Another day, another senior al-Qaeda leader killed by a drone strike. (I can’t be the first to point out that being al-Qaeda’s No. 2 is like being the drummer for Spinal Tap.)
Mitt Romney recently said that he gives Barack Obama an F grade “across the board.” It’s hard to imagine he really feels that way about Obama’s drone strikes. But it’d be nice to hear more from both Romney and Obama about America’s new approach to warfare.
Not long ago, the rage in Washington’s foreign policy circles was the doctrine of counterinsurgency. COIN, as it’s known, was about face-to-face contact with local populations, winning their hearts and minds to enlist their help in battles against insurgent enemies. This template was designed specifically with Iraq and Afghanistan in mind. But there was also a sense that it would dominate military action for years to come. Here’s an analysis predicting that the first Pentagon budget under Obama would “institutionalize support for counterinsurgency.” COIN caught on in part because it seemed a more enlightened and humane approach to warfare than, say, “shock and awe.” But it has come to disappoint many of its former cheerleaders, owing largely to its apparent failure in Afghanistan, along with the impracticality of its price tag in a budget-cutting era. Now it seems clear that the U.S.’s future approach to Afghanistan will mean the opposite of COIN: drone strikes from the sky, requiring few if any boots on the ground, and no contact with the local population — unless by contact you mean collateral damage that occasionally kills the neighbors of suspected terrorists. We’re less likely to attend meetings with locals than, well, blow them up. You can look at General David Petraeus’ career trajectory — from COIN visionary at the Pentagon to master drone hunter at the CIA — as a metaphor for this national shift. And while none of this is new, last week’s New York Times story on President Obama’s “kill list” drove home to many Americans just how central this approach is to Obama’s national security strategy.
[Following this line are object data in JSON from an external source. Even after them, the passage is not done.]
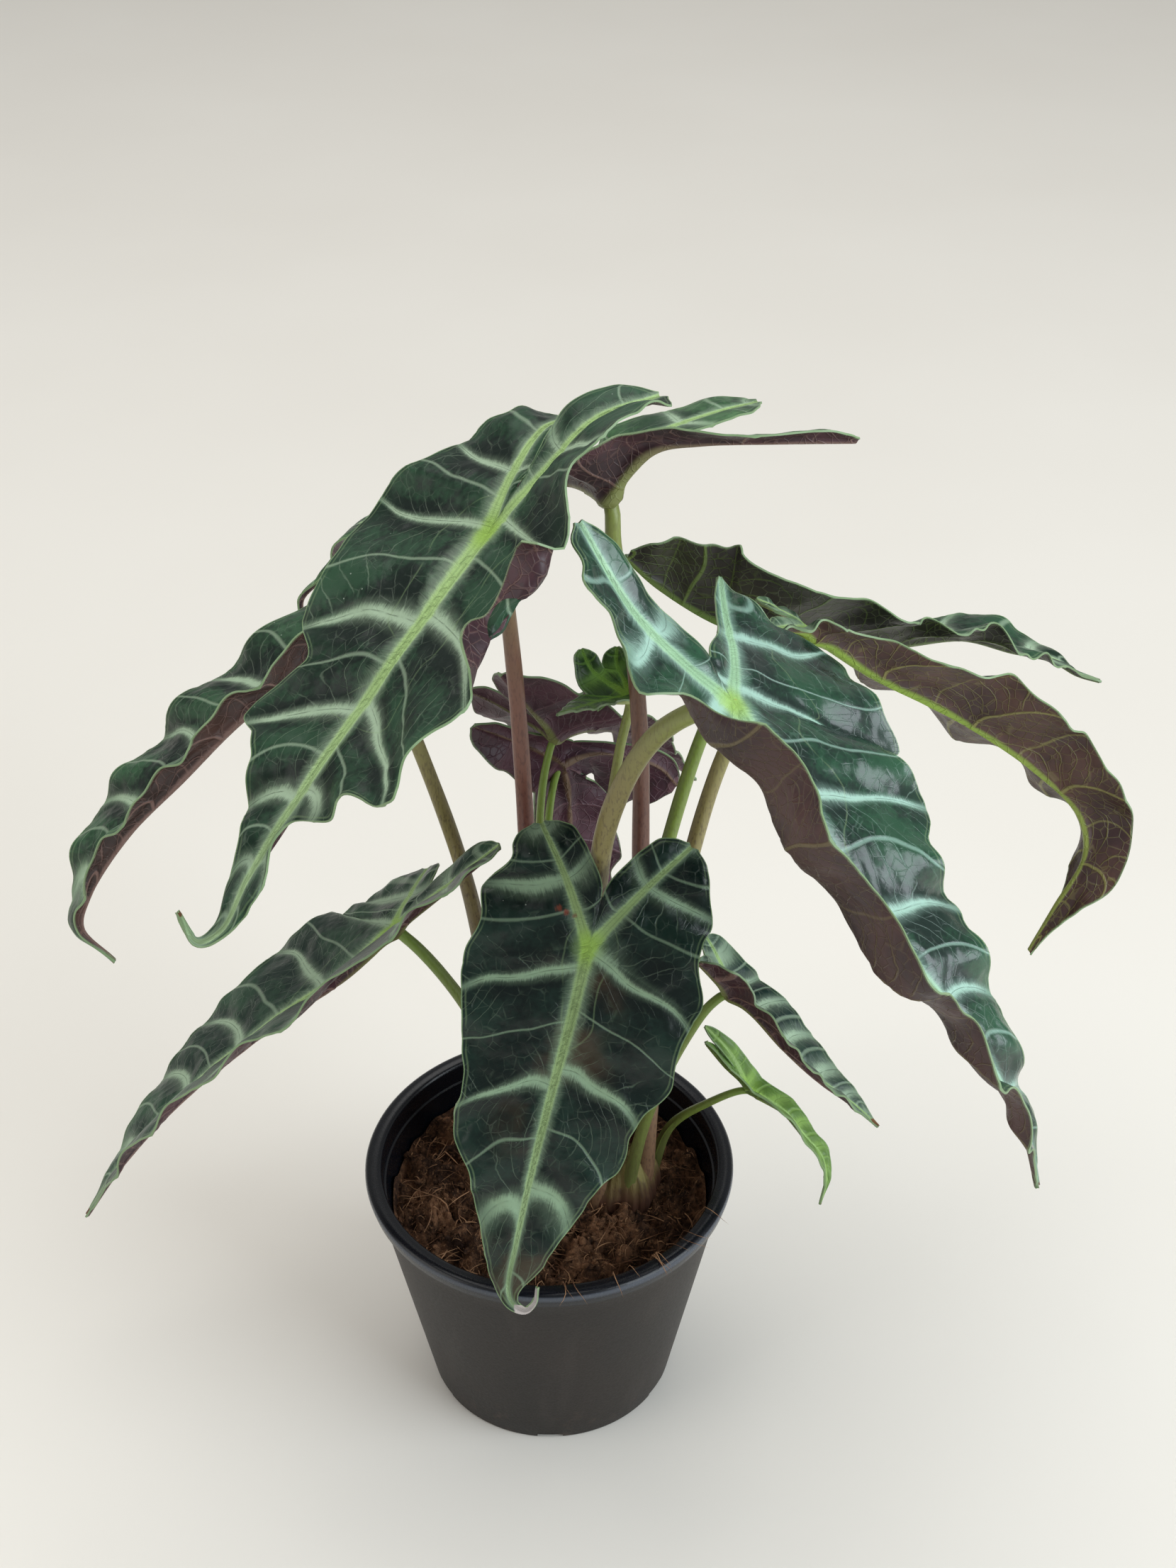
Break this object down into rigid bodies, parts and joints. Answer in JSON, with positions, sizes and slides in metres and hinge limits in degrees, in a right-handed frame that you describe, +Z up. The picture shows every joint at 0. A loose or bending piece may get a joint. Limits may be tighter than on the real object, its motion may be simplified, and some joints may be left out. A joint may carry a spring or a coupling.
{
  "type": "potted alocasia plant",
  "caption": "Alocasia house plant with arrow-shaped dark green leaves, pale veins and purple undersides on long stalks, growing from soil in a round black plastic nursery pot.",
  "frame": {"origin": "on the pot's axis, at the level of the surface that the pot stands on", "axes": "+Z up along the pot's axis, -Y towards the front of the pot, +X to the right seen from the front"},
  "size_m": [0.46, 0.2976, 0.5114],
  "materials": {
    "pot": "satin",
    "soil": "matte",
    "blade": "satin",
    "stalk_red": "satin",
    "stalk_olive": "satin",
    "stalk_green": "satin",
    "crown": "matte"
  },
  "bodies": {
    "root": {"pot": "pot", "leaf_01_blade": "blade", "leaf_01_petiole": "stalk_red", "leaf_02_blade": "blade", "leaf_02_petiole": "stalk_olive", "leaf_03_blade": "blade", "leaf_03_petiole": "stalk_red", "leaf_04_blade": "blade", "leaf_04_petiole": "stalk_olive", "leaf_05_blade": "blade", "leaf_05_petiole": "stalk_green", "leaf_06_blade": "blade", "leaf_06_petiole": "stalk_olive", "leaf_07_blade": "blade", "leaf_07_petiole": "stalk_green", "leaf_08_blade": "blade", "leaf_08_petiole": "stalk_green", "leaf_09_blade": "blade", "leaf_09_petiole": "stalk_olive", "leaf_10_blade": "blade", "leaf_10_petiole": "stalk_green", "leaf_11_blade": "blade", "leaf_11_petiole": "stalk_green", "leaf_12_blade": "blade", "leaf_12_petiole": "stalk_green", "leaf_13_blade": "blade", "leaf_13_petiole": "stalk_green", "crown_left": "crown", "crown_right": "crown", "soil": "soil"}
  },
  "joints": []
}
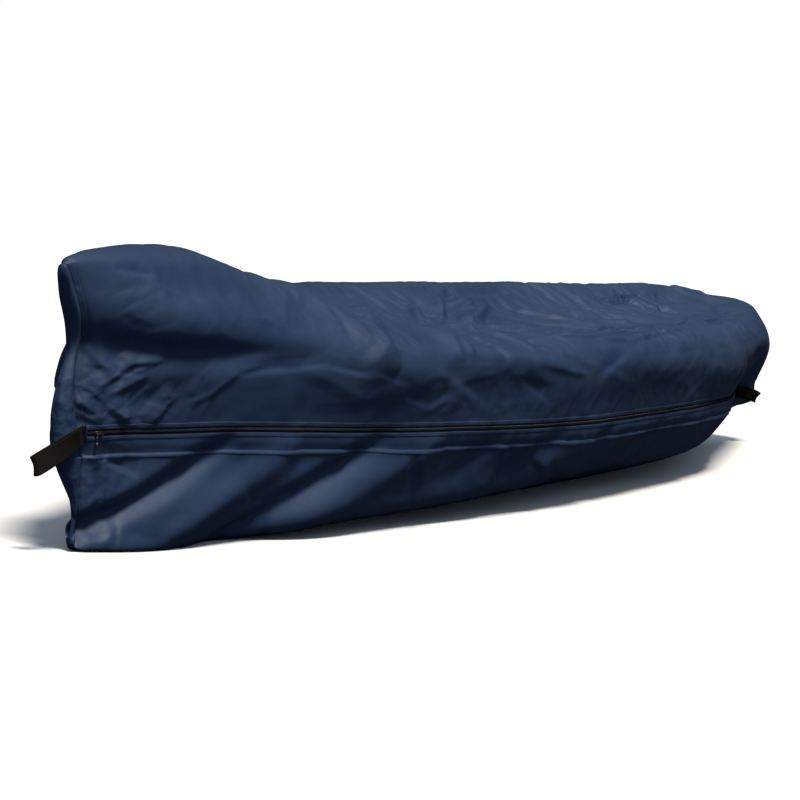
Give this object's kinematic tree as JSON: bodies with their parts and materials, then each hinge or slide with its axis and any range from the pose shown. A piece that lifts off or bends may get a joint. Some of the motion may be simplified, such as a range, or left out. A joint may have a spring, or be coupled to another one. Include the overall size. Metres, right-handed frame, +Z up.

Using drones rather than soldiers to kill bad guys is appealing for many reasons, including cost, relative precision and reduction of risk to American troops. But it’s not a no-brainer. There’s plenty of evidence that drones antagonize local populations and, as Bob Wright frets, create more enemies over the long term than we kill in the short term. The failed 2010 Times Square bomber Faisal Shahzad has said that about the U.S. drone campaign in Pakistan. And the Washington Post has described how drone strikes may be breeding sympathy for al-Qaeda in Yemen.
Now there’s another component to the new warfare that threatens blowback: cyberwar. Computer viruses reportedly created by U.S. intelligence agencies (in partnership with the Israelis) seem to have hobbled Iran’s nuclear weapons program, wrecking centrifuges and perhaps setting back the program by many months. Like drones, cyberweapons are relatively cheap and do their work without putting American troops in harm’s way. The blowback comes when those viruses get loose and inflict unintended damage or provide templates to terrorists or enemy nations that some experts think could lead to disaster. Wright goes so far as to argue that cyberweapons are like bioweapons, demanding international treaties to govern their use.
What do Romney and Obama think about that. Who knows? The new warfare is thus far nearly absent from the campaign dialogue. Its benefits may exceed its costs. But for now, that seems like an open question — and one it’d be worth debating.